Rating: Summary: Biblical, Authentic, Personal and Real Review: This book really resonated in me, and I believe that it addresses a rarely-discussed issue in the church. I appreciate her honesty when Smith reiterates that she still struggles to believe the Scripture in her heart, and not just in her head. The book also covers a wide scope - from dispelling lies about marriage/singleness, to a dabbling in predestination vs. free will, to challenging the perceived definition of contentment, to offering hope that we can change our thinking about ourselves and our beliefs about singleness. Best of all, it challenges us to pursue God first, and places the all-importance of marriage in its proper place. Many existing Christian books on relationships make the unbiblical assumption that marriage is better than singleness, and that the key to contentment is patience. The author avoids a closed, authoritative tone, but instead, asks real questions, presents answers and grounds her arguments with relevant Scripture.
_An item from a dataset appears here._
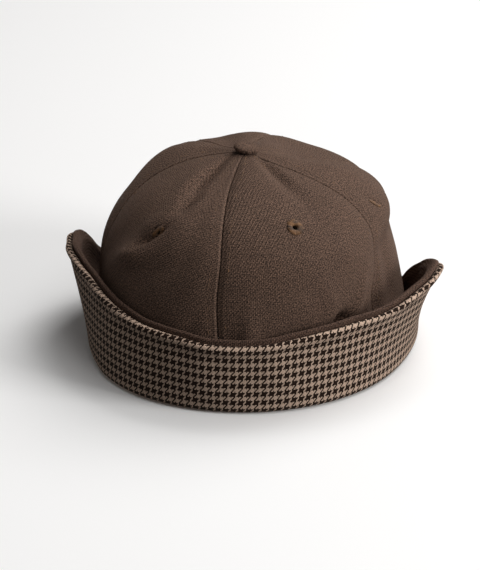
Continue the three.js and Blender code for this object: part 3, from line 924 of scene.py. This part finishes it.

The Single Truth is a refreshing product of courage, honesty and commitment to Christ-likeness, and is sure to be an encouragement to many.
Rating: Summary: She "gets it." Review: This is not a sugar-coated book, saying, "God will give you a mate in time if you only trust him," etc. It is an insightful and blunt view of how single Christians should live, accepting their desires and understanding that not everyone will marry. However she also places the marriage question in a wider context. Following the tradition of C.S.Lewis, she asks questions that most modern Christian writers simply ingnore. Why do horrible things happen to good people? Why are so many of our desires remain unfilled?..and may always be unfilled? Why do people who do "their own things" often have happy lives, but people who do all the "right things" according to God may find themselves alone? This is not a good friend giving words of comfort to fellow singles friends. She writes as a good friend telling single friends what they need to hear. Lori Smith is a gifted writer, and it is a very enjoyable book to read and skim, but be forewarned she is an adult writing to other adults. Expect uncomfortable questions to be faced head on.